Ahora la lluvia le pisaba los talones. Vio las puertas abiertas del teatro Rabindra Sadan, a poca distancia, y echó a correr. Un microbús pitó estruendosamente a su paso, levantando chorros de agua de un charco y empapándole los pantalones caqui. Sin dejar de correr, Murugan hizo un gesto con el dedo al conductor, que le observaba asomándose por la puerta del vehículo. Se oyó una gran carcajada y el autobús se alejó, lanzando parasoles grises y verdes por el tubo de escape.
Murugan llegó al Rabindra Sadan justo antes de que le alcanzara la lluvia, y subió a saltos la escalinata. El vestíbulo del auditorio estaba brillantemente iluminado y había carteles en las paredes: oyó los rasguños y murmullos de un micrófono en el interior. Era evidente que se estaba celebrando un gran acontecimiento: la gente se apretujaba ante la puerta de la sala, intentando entrar a empujones. Mientras lo observaba, un equipo de televisión pasó a toda prisa con cables y cámaras. Luego las luces se amortiguaron y se encontró solo en el vestíbulo.
Volviéndose, miró por la ventana a la valla del Hospital G. P., a lo lejos, con la esperanza de atisbar el monumento de Ross. Pero entonces se oyeron los altavoces del auditorio, y una voz fina y áspera se puso a declamar. Reclamó a la fuerza su atención, insistiendo con su gravedad amplificada.
-Todas las ciudades tienen sus secretos -empezó a decir la voz-, pero Calcuta, cuya vocación es el exceso, tiene tantos que es más secreta que ninguna. En otras, por paradójico que resulte, los secretos viven al ser contados: insuflan vida en la monotonía de las esquinas y en el tedio de las callejuelas; en la inmundicia que hay tras los edificios sin ventanas y en los suelos ennegrecidos de talleres llenos de grasa. Pero aquí, en nuestra ciudad, donde toda la ley, natural y humana, se mantiene en caprichosa suspensión, lo oculto no necesita palabras que le den vida; como cualquier criatura que habita en un elemento pernicioso, se transforma para hallar sustento justamente donde está más escondido: en este caso, en el silencio.

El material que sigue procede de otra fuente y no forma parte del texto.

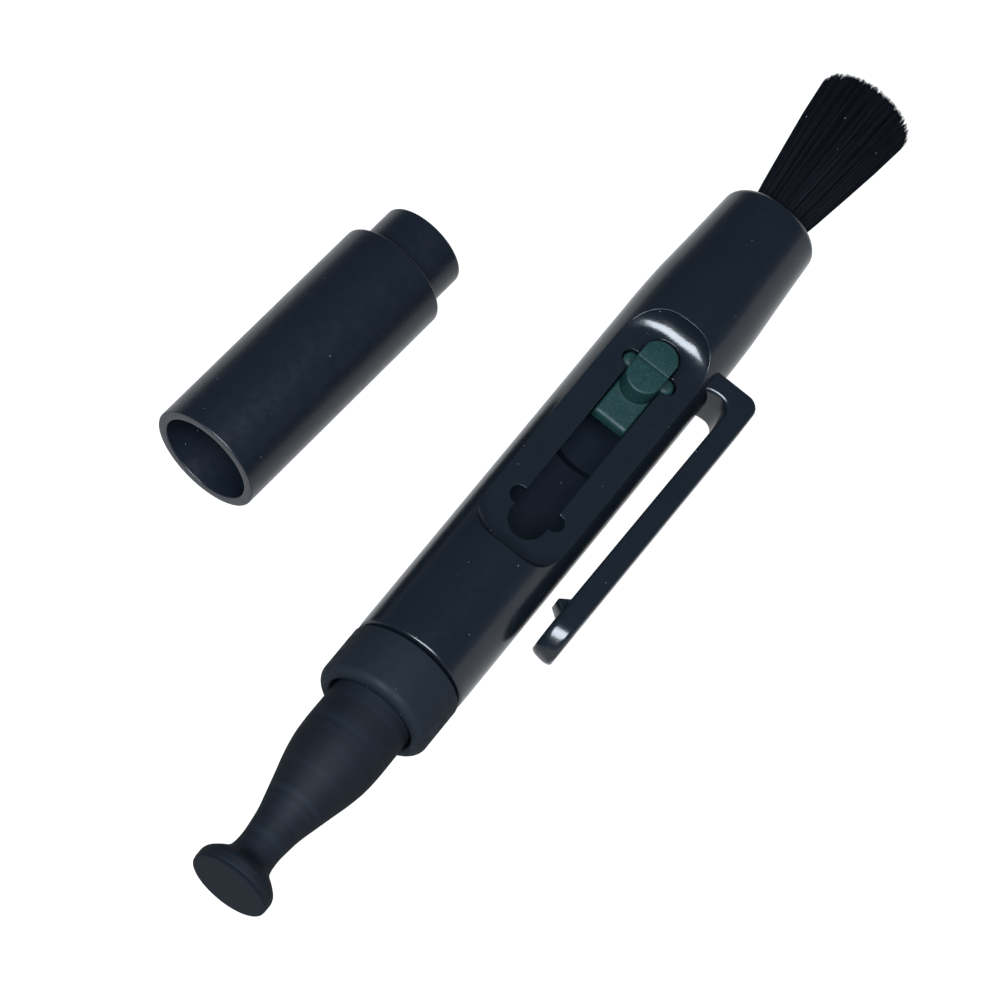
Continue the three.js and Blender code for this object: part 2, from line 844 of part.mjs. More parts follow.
function pen() {
  const group = new THREE.Group();
  group.add(barrel(), pocketClip(), brushCarriage(), thumbSlider(), brushFerrule(), bristleTuft());
  group.add(neckCollar(), neckCore(), neckBoot(), tipDisc(), tipFoam(), chamoisPad());
  group.rotation.x = THREE.MathUtils.degToRad(PEN_ROLL);
  group.position.set(PEN_SHIFT[0], PEN_SHIFT[1], COLLAR_R);
  return group;
}

function cap() {
  const group = new THREE.Group();
  group.add(capTube(), carbonCup(), capSponge());
  group.rotateOnAxis(UP, THREE.MathUtils.degToRad(CAP_TURN));
  group.position.set(PEN_SHIFT[0] + CAP_MOUTH[0], PEN_SHIFT[1] + CAP_MOUTH[1], CAP_R);
  return group;
}

const lensPen = new THREE.Group();
lensPen.add(pen(), cap());

export default lensPen;
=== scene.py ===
"""Looks of the lens cleaning pen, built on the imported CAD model.

Pieces are drawn in millimetres in the frame of the pen or of the cap and then placed.
Pen frame: X from the joint of collar and barrel (0) towards the brush, Z is the normal
of the thumb pocket, and the clip stands on the -Y side. Cap frame: X from the mouth.
"""

import json
import math
import random

import bmesh
import bpy
from mathutils import Matrix, Vector


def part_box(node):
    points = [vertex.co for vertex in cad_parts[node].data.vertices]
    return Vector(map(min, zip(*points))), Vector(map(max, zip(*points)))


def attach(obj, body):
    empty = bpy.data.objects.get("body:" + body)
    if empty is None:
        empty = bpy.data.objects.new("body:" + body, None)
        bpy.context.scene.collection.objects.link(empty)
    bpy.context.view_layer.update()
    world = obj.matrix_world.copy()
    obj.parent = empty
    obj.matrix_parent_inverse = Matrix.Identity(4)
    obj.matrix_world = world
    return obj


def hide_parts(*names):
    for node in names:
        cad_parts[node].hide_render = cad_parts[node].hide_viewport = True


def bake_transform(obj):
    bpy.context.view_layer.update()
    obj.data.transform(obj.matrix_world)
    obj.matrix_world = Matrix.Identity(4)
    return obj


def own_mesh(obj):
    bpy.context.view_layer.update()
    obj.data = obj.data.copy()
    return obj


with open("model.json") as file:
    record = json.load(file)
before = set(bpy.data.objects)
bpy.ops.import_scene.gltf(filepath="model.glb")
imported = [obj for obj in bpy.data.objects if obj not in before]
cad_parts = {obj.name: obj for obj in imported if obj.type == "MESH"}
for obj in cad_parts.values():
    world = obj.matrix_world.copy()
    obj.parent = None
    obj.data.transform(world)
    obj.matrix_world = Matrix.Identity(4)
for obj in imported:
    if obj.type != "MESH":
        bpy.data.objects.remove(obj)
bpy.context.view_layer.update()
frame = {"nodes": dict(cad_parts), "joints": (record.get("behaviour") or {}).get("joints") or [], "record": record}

MM = 0.001
JOINTS = {joint["name"]: joint for joint in frame["joints"]}
MOUNTS = {mount["name"]: mount for mount in frame["record"]["mounts"]}

# Barrel and its thumb pocket.
BARREL_R = 7.0
BARREL_END = 72.25
BARREL_FRONT_ROUND = 0.3
BARREL_END_ROUND = 1.2
BARREL_END_R = 6.05
TAPER_FROM = 52.0
BORE_R = 5.8
BORE_TO = 68.7
FLAT_BORE = (12.5, 56.0)
MOUTH_R = 4.85
MOUTH_FROM = 60.0
MOUTH_EDGE = 0.25
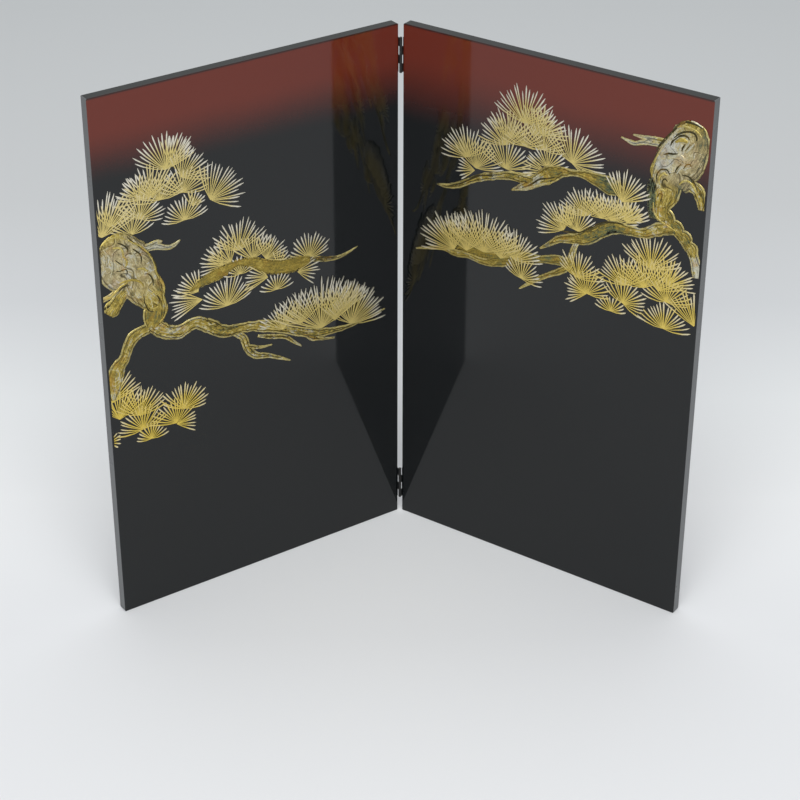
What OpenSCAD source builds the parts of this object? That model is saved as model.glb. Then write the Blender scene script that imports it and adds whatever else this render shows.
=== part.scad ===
// A tabletop folding screen of two lacquered boards, joined by two small butt hinges.
// A pine tree in raised gold runs over the front of both boards.
// X runs across the standing screen, -Y is the way the picture faces and +Z is up.
// The origin is on the floor, in the middle of the space that the screen covers.

/* [Panels] */
// Width of each panel
panel_w = 245.5; // [180:0.5:320]
// Height of each panel
panel_h = 410; // [300:5:560]
// Thickness of each panel
panel_t = 8; // [7:0.5:14]
// Rounding along the panel's long edges
panel_edge_r = 0.4; // [0.4:0.1:1.6]
// Rounding of the panel's four corners, seen from the front
panel_corner_r = 1.2; // [0.6:0.2:5]

/* [Stance] */
// Angle between the two front faces as the screen stands
open_angle = 111; // [70:1:150]

/* [Hinges] */
// Length of each hinge along its pin
hinge_len = 26; // [20:1:40]
// From the top of the panels down to the upper hinge
hinge_inset_top = 10.4; // [6:0.2:40]
// From the floor up to the lower hinge
hinge_inset_bottom = 13.4; // [6:0.2:40]
// Knuckles round one pin, shared in turn by the two leaves
knuckle_count = 4; // [3:1:6]
// Gap between neighbouring knuckles
knuckle_gap = 0.15; // [0.1:0.05:0.3]
// Thickness of the leaf metal, which is also the wall of a knuckle
leaf_t = 0.5; // [0.5:0.05:0.8]
// From the front face back to the leaf's front edge, between its knuckles
leaf_setback = 0.4; // [0.3:0.1:0.8]
// From the front face back to the leaf's rear edge
leaf_reach = 6.6; // [6:0.1:6.8]
// Diameter of the hinge pin
pin_d = 1; // [1:0.1:1.4]
// Gap round the pin in the knuckles that turn on it
pin_clear = 0.05; // [0.03:0.01:0.08]
// Gap round the pin in the knuckles that hold it
pin_grip = 0.02; // [0.01:0.01:0.03]
// From the front faces forward to the middle of the pin
pin_forward = 1.6; // [1.6:0.05:4]
// Diameter of the flattened heads that keep the pin in
pin_head_d = 1.9; // [1.6:0.1:2]
// Thickness of those heads
pin_head_t = 0.3; // [0.2:0.05:0.6]
// Gap between a pin head and the knuckle under it
pin_head_gap = 0.05; // [0.02:0.01:0.1]

/* [Screws] */
// Diameter of the screw shanks
screw_d = 1.6; // [1.4:0.1:2]
// Length of a screw under its flush head
screw_len = 7; // [5:0.5:12]
// Length of the screw's point
screw_point = 1.6; // [1:0.1:2.5]
// Diameter of the countersunk heads
screw_head_d = 2.9; // [2.6:0.1:3.2]
// From the end of a hinge to its nearer screw
screw_inset = 6.5; // [4:0.5:8]
// Gap round a screw in the leaf and in the board
screw_clear = 0.05; // [0.02:0.01:0.1]
// Width of the cross slots in a screw head
slot_w = 0.35; // [0.3:0.05:0.5]
// Length of the cross slots
slot_len = 1.7; // [1.4:0.1:2]
// Depth of the cross slots
slot_depth = 0.3; // [0.2:0.05:0.4]

/* [Pine] */
// How far the branches stand out of the front face
wood_relief = 0.3; // [0.1:0.05:0.5]
// How far the needles stand out of the front face
needle_relief = 0.15; // [0.05:0.05:0.3]
// Spacing of the needles, measured at their tips
needle_pitch = 4.4; // [3.5:0.1:8]
// Width of a needle at its tip
needle_w = 1.3; // [0.8:0.1:2]
// Share of a fan's length over which its needles run together
needle_heart = 0.6; // [0.3:0.05:0.8]
// How much shorter the shortest needle of a fan is, as a share
needle_vary = 0.14; // [0:0.02:0.3]
// How far the bark swells and narrows along a branch, as a share of its width
bark_wave = 0.1; // [0:0.01:0.2]
// Bare strip kept between the picture and the rounding of the panel's edges
picture_margin = 1; // [0:0.2:10]

/* [Hidden] */
$fn = 48;

lacquer_colour = [0.10, 0.10, 0.11];
hinge_colour = [0.16, 0.16, 0.17];
screw_colour = [0.30, 0.30, 0.31];
wood_colour = [0.62, 0.52, 0.28];
needle_colour = [0.85, 0.74, 0.40];

// The hinge in a panel's own frame: x runs out from the hinge side, y back from the front face
pin_r = pin_d / 2;
barrel_r = pin_r + pin_clear + leaf_t;
knuckle_pitch = hinge_len / knuckle_count;
pin_x = -barrel_r;
pin_y = -pin_forward;
upper_z = panel_h - hinge_inset_top - hinge_len;
lower_z = hinge_inset_bottom;
screw_y = (leaf_setback + leaf_reach) / 2;
screw_head_r = screw_head_d / 2;

// Where the panel's front edge stands, so that the pin is at x = 0 and the origin is in the middle
out_way = sin(open_angle / 2);
near_way = cos(open_angle / 2);
edge_x = barrel_r * out_way + pin_forward * near_way;
edge_y = (panel_w * near_way - panel_t * out_way) / 2;
panel_turn = open_angle / 2 - 90;

// The sheet that the pine is drawn on, stretched to the panel's own size
sheet_w = 245;
sheet_h = 410;
needle_gap = 0.15;
ink_spread = 0.25;
sliver = 0.06;
limb_steps = 4;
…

Sorprendido, Murugan miró a un lado y a otro del vestíbulo, acristalado en la parte delantera. Continuaba vacío. Entonces vio a dos mujeres que subían corriendo la escalinata. Entraron chorreando en el vestíbulo y se quedaron junto a la puerta, quitándose la lluvia del pelo y sacudiéndose la ropa. Una de ellas, de unos veinticinco años, delgada, de nariz aguileña y rostro delicado, vestía un sari lacio, bastante desaliñado; la otra, mayor y más alta, en los comienzos de una juvenil edad madura, de oscura belleza y discreta elegancia, llevaba un sari de algodón negro. Un amplio mechón blanco le recorría el pelo, que le llegaba al hombro.